Daniel Heenan
- Born: Daniel Patrick Heenan 17 November 1981 (age 44) Gatton, Australia
- Height: 1.96 m (6 ft 5 in)
- Weight: 111 kg (17 st 7 lb)
- School: Marist College, Ashgrove
- University: Queensland University (B Comm)
- Notable relative(s): Mick Heenan and Tim Heenan (brothers)

Rugby union career
- Position(s): Lock, Flanker

Senior career
- Years: Team / Apps / (Points)
- 2007–2022: Panasonic Wild Knights / 168 / (295)
- Correct as of 21 February 2021

Super Rugby
- Years: Team / Apps / (Points)
- 2001–05: Queensland Reds / 22 / (10)
- 2006-07: Brumbies / 13 / (5)
- Correct as of 20 June 2014

International career
- Years: Team / Apps / (Points)
- 2003–2006: Australia / 2 / (0)

National sevens team
- Years: Team /  / Comps
- 2014–2015: Japan Sevens /  / 2
- Correct as of 21 February 2021

= Daniel Heenan =

Daniel Heenan (born 17 November 1981) is an Australian-born rugby union footballer who represented Australia and Japan. His usual position is at flanker/lock. He used to play for the Brumbies in the Super 14 and has played for the Wallabies. He plays for Panasonic Wild Knights in Japan.

==Career==

Heenan was born in Queensland and was educated at Marist College Ashgrove. Heenan was the captain of the Australian Schoolboys and went on to represent Australia at under-19 and under-21 level, as well as playing for Australia A.

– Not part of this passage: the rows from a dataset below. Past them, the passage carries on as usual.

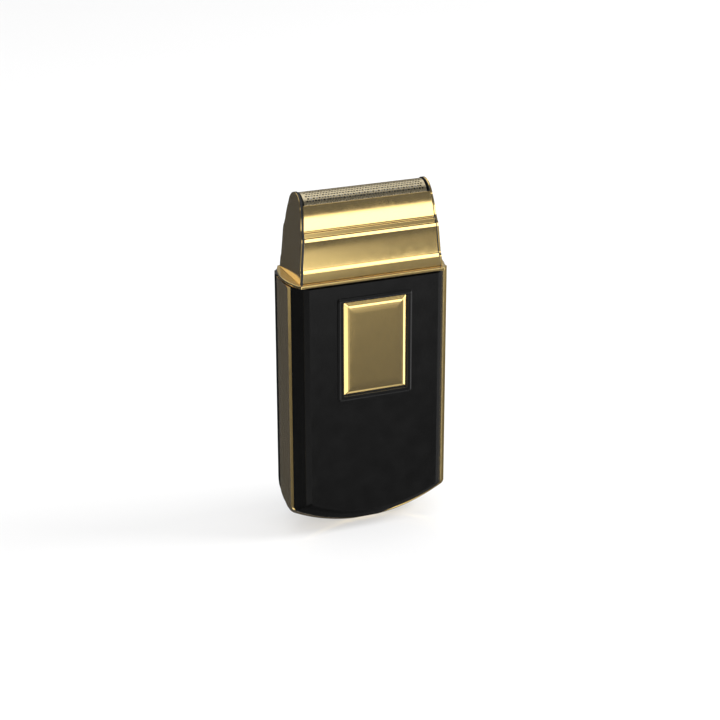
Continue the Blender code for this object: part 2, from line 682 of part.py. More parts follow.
ECCENTRIC_Z = (82.5 * MM, 85.6 * MM)
ECCENTRIC_RADIUS = 3.2 * MM
ECCENTRIC_PRESS = 0.1 * MM
CRANK_RADIUS = 0.9 * MM
CRANK_TOP = 88.4 * MM
SEAL_RADII = (3.6 * MM, 4.7 * MM)
SEAT_HALF = (17.4 * MM, 6.6 * MM)
SEAT_Z = (HEAD_BOTTOM, 85.4 * MM)
SEAT_HOLE = 4.2 * MM
RAIL_HALF_LENGTH = 9.5 * MM
RAIL_Y = (4.0 * MM, 5.2 * MM)
RAIL_TOP = 88.6 * MM
BRIDGE_Z = (86.2 * MM, 88.0 * MM)
BRIDGE_HALF = (7.6 * MM, 3.6 * MM)
LEG_X = (5.2 * MM, 6.8 * MM)
LEG_HALF_DEPTH = 2.6 * MM
TOP_BAR_HALF = (9.5 * MM, 2.8 * MM)
TOP_BAR_Z = (95.2 * MM, 97.0 * MM)
POST_HALF = 1.8 * MM


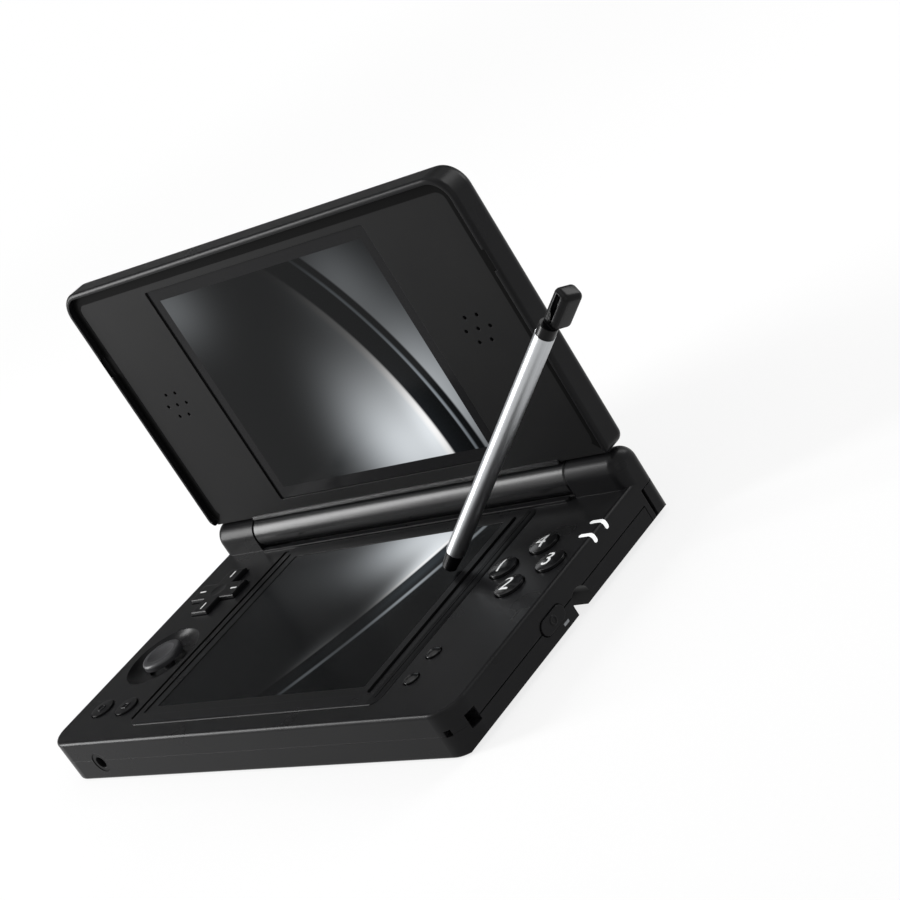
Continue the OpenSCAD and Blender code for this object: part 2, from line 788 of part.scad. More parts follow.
module menu_button() {
    color("#242424") from_front() {
        round_button(1);
        translate([round_spots[1][0], round_spots[1][1], base_h + 0.55]) difference() {
            cube([2.2, 2.2, 0.4], center = true);
            cube([1.4, 1.4, 2], center = true);
        }
    }
}

module power_button() {
    inner_x = half_w - wall;
    color("#242424") from_front() {
        side_pill(inner_x - 0.3, half_w + 0.35, power_y, side_z, power_len, power_high);
        side_pill(inner_x - 0.9, inner_x - 0.2, power_y, side_z, power_len + 1.8, power_high + 1.2);
        translate([half_w + 0.35, power_y, side_z]) rotate([0, 90, 0]) difference() {
            translate([0, 0, -0.1]) cylinder(h = 0.25, r = 1.2);
            translate([0, 0, -1]) cylinder(h = 2, r = 0.8);
        }
    }
}

// Rocker with a groove at the middle and raised minus and plus marks
module volume_rocker() {
    mark = volume_len / 3 - 0.2;
    color("#242424") from_front() {
        difference() {
            side_pill(-half_w - 0.4, -half_w + 1.2, volume_y, side_z, volume_len, 4.5);
            box(-half_w - 1, -half_w - 0.2, volume_y - 0.15, volume_y + 0.15, 0, 12);
        }
        box(-half_w + 1, -half_w + 2.9, volume_y - 1.4, volume_y + 1.4, side_z - 1.6, side_z + 1.6);
        side_pill(-half_w + 2.4, -half_w + 3.1, volume_y, side_z, volume_len + 1.4, 5.6);
        for (y = [volume_y - mark, volume_y + mark])
            box(-half_w - 0.55, -half_w - 0.3, y - 1.1, y + 1.1, side_z - 0.2, side_z + 0.2);
        box(-half_w - 0.55, -half_w - 0.3, volume_y + mark - 0.2, volume_y + mark + 0.2,
            side_z - 1.1, side_z + 1.1);
    }
}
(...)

He made his Super Rugby debut for the Queensland Reds in 2002 against the Sharks. Although he had some trouble with injury, which caused him to miss a number of games during his time at the Reds, Heenan made his debut for Australia in 2003 in a match against Wales.

Heenan signed with the Brumbies for the 2006 Super 14 season, leaving the Reds with 23 caps to his name. Following the 2006 Super 14 season, Heenan was named in John Connolly's Wallaby team to play England.